Brainstorming on your own
Since the 1960s, brainstorming has been an effective tool to help align and collaborate different minds to solve creative problems. Though the internet has already proved useful in bridging geographical distances in creative collaborations, I haven’t come across any online tools that digitally enhance the creative brainstorm – apart from group chatting, of course. I recently came across Seenapse, a platform that might just be the first step towards the digital brainstorm.
Since different people have different associations, the tool helps your brain to make ‘remote associations’
Seenapse is a combination of ‘see’ and ‘synapse’ – the way nerve cells communicate in the nervous system. In this short film the new platform quite clearly explains what it does; it inspires you with the associations of others – even though you might not know your inspirators. Since different people have different associations, the tool helps your brain to make the less obvious and therefore ‘remote associations.’
So, for example, I came across “sheer massiveness,” posted by Oscar Palacios on Seenapse. His first association is the German Bagger 288, a huge bucket wheel excavator. The first thing ‘massiveness’ made me think of is the Three Gorges Dam in China. Other people added a powerful motorcycle and Kanye West – the latter a figurative and therefore less obvious association. If more associations are added, you get a network of associations that can inspire someone who is working on something ‘massive.’

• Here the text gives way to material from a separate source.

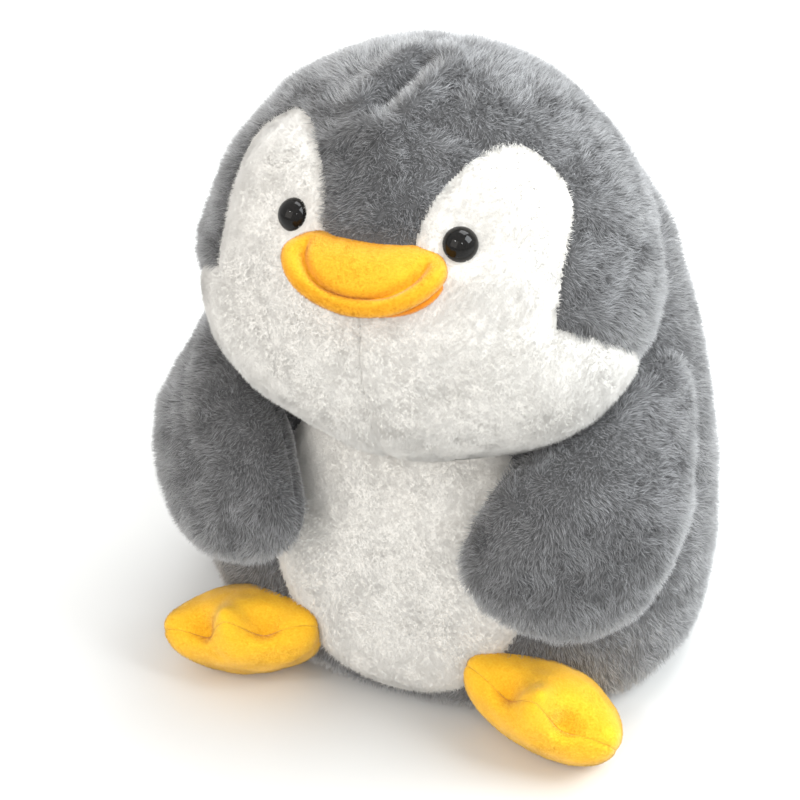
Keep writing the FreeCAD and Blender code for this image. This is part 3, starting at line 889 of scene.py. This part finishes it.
def make_wings():
    for word, skin, side in both_sides(wing_surface(72)):
        flip = np.array([side, 1.0, 1.0])
        seed = {"left": 131, "right": 133}[word]
        bend = (SHOULDER * flip + WING_ALONG * flip * 0.012, SHOULDER * flip - WING_ALONG * flip * 0.030)
        outward = skin.ways[:, 1] > -0.12
        length = np.where(skin.normals @ (WING_FRAME[:, 1] * flip) < -0.35, 0.30, 1.0)
        tag = "wing_" + word
        sew(tag + "_front", tag, skin, outward, GREY_BACKING, GREY_PILE,
            [tag + "_outer", tag + "_stuffing"], LONG_PILE, seed, scale=length, bend=bend)
        sew(tag + "_back", tag, skin, ~outward, GREY_BACKING, GREY_PILE,
            [tag + "_inner"], LONG_PILE, seed + 1, scale=length, bend=bend)


def foot_spot(across, ahead, lift):
    """A place in the left foot's own frame, as a place in the scene."""
    return FOOT_FRAME @ np.array([across, -ahead, lift]) + FOOT_PLACE


def make_feet():
    for word, skin, side in both_sides(foot_surface(64)):
        flip = np.array([side, 1.0, 1.0])
        seed = {"left": 141, "right": 143}[word]
        top = skin.ways[:, 2] > 0
        # Painted light on the foot's pile: a painted highlight round the middle toe's knob, and painted
        # shade in the dimples by the tacks.
        toe_tip = foot_spot(0.0, 0.044, 0.009) * flip
        shade = -0.45 * hill(np.linalg.norm(skin.points - toe_tip, axis=1), 0.011)
        for across, ahead in TACKS:
            spot = foot_spot(across, ahead - 0.008, 0.001) * flip
            shade += 0.80 * hill(np.linalg.norm(skin.points - spot, axis=1), 0.0120)
        tag = "foot_" + word
        sew(tag + "_top", tag, skin, top, YELLOW_BACKING, YELLOW_PILE,
            [tag + "_upper", tag + "_stuffing"], VELVET, seed, comb=(0.0, -0.4, -0.2), shade=shade)
        sew(tag + "_underside", tag, skin, ~top, YELLOW_BACKING, YELLOW_PILE,
            [tag + "_sole"], VELVET, seed + 1, comb=(0.0, -0.4, -0.2), shade=shade)
        strands = []
        for across, ahead in TACKS:
            middle = foot_spot(across, ahead - 0.012, 0.004)
            reach = FOOT_FRAME[:, 2] * 0.0025
            strands.append(((middle - reach) * flip, (middle + reach) * flip))
        thread(tag + "_tacks", strands, YELLOW_THREAD, tag, [tag + "_toe_tacks"])


def make_tuck():
    place, reach = TUCK_PLACE - TUCK_OUTWARD * 0.0052, np.array([0.006, 0.0, 0.0])
    thread("crown_tuck", [(place - reach, place + reach)], GREY_THREAD, "head", ["crown_tuck_thread"])


def finish_washers():
    """The washers stay as they were drawn; they only take their finish."""
    for node in ("eye_washer_left", "eye_washer_right"):
        item = bpy.data.objects[node]
        for place in item.material_slots:
            place.link = "OBJECT"
            place.material = WASHER_WHITE


# ---------------------------------------------------------------- room, lamps and camera

def make_room():
    material, tree, shader = new_material("pale_paper", 0.75)
    noise = tree.nodes.new("ShaderNodeTexNoise")
    noise.inputs["Scale"].default_value = 3.0
    tree.links.new(ramp(tree, [(0.3, (0.68, 0.68, 0.67)), (0.7, (0.71, 0.71, 0.70))], noise.outputs["Fac"]),
                   shader.inputs["Base Color"])
    mesh = bpy.data.meshes.new("floor")
    size = 12.0
    corners = [(-size, -size, 0.0), (size, -size, 0.0), (size, size, 0.0), (-size, size, 0.0)]
    mesh.from_pydata(corners, [], [(0, 1, 2, 3)])
    floor = add_item("floor", mesh, material)


def lamp(name, place, target, size, power, colour=(1.0, 1.0, 1.0)):
    light = bpy.data.lights.new(name, "AREA")
    light.shape = "SQUARE"
    light.size = size
    light.energy = power
    light.color = colour
    item = bpy.data.objects.new(name, light)
    item.location = place
    item.rotation_euler = (Vector(target) - Vector(place)).to_track_quat("-Z", "Y").to_euler()
    bpy.context.scene.collection.objects.link(item)


def make_camera():
    data = bpy.data.cameras.new("camera")
    data.lens = 72.0
    data.sensor_width = 36.0
    item = bpy.data.objects.new("camera", data)
    forward = Vector((-0.2856, 0.7597, -0.5842)).normalized()
    up = Vector((-0.1972, 0.55, 0.8116)).normalized()
    right = forward.cross(up)
    item.matrix_world = Matrix.Translation((0.2255, -0.6889, 0.6603)) @ Matrix(
        (right, up, -forward)).transposed().to_4x4()
    bpy.context.scene.collection.objects.link(item)
    bpy.context.scene.camera = item


def light_room():
    world = bpy.data.worlds.new("room_light")
    world.use_nodes = True
    background = world.node_tree.nodes["Background"]
    background.inputs["Color"].default_value = (1.0, 1.0, 1.0, 1.0)
    background.inputs["Strength"].default_value = 0.96
    bpy.context.scene.world = world
    bpy.context.scene.view_settings.view_transform = "Standard"
    lamp("window_lamp", (1.35, 0.05, 1.45), (0.0, 0.0, 0.2), 1.1, 38.0, (0.92, 0.97, 1.0))
    lamp("fill_lamp", (-0.7, -1.5, 1.1), (0.0, 0.0, 0.2), 1.4, 10.0, (1.0, 0.95, 0.88))
    lamp("top_lamp", (0.2, 0.75, 1.7), (0.0, 0.0, 0.25), 1.0, 22.0, (0.97, 0.99, 1.0))
    lamp("sparkle_left", (-0.55, -1.15, 1.45), (0.0, -0.1, 0.3), 0.09, 2.6)
    lamp("sparkle_right", (0.75, -1.25, 1.30), (0.0, -0.1, 0.3), 0.07, 1.6)


make_head()
make_beak()
make_eyes()
make_body()
make_wings()
make_feet()
make_tuck()
finish_washers()
make_room()
light_room()
make_camera()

As a writer, I can easily imagine how this is a useful tool for writers. Say you’re writing a book about Mexico and you want your main character to experience different things in different parts of Mexico. Seenapse could inspire you to find sceneries, situations and topics. This could be especially useful when you have a full database and at some point you can combine different associations. For example, if you combine ‘sheer massiveness’ and ‘Mexico’ you get ‘Pyramid of the Sun,’ which could be the right setting for an apocalyptic scene.
The database of associations still has to grow exponentially and smart things have to happen to the algorithm
Now I hear you think; isn’t this what Google already does? To a certain extend, yes, but the concept is still in beta and only a first step towards an associational platform. The database of associations still has to grow exponentially and very smart things have to happen to the algorithm. I believe however that these kinds of tools will eventually help to creatively brainstorm with others, without even knowing them.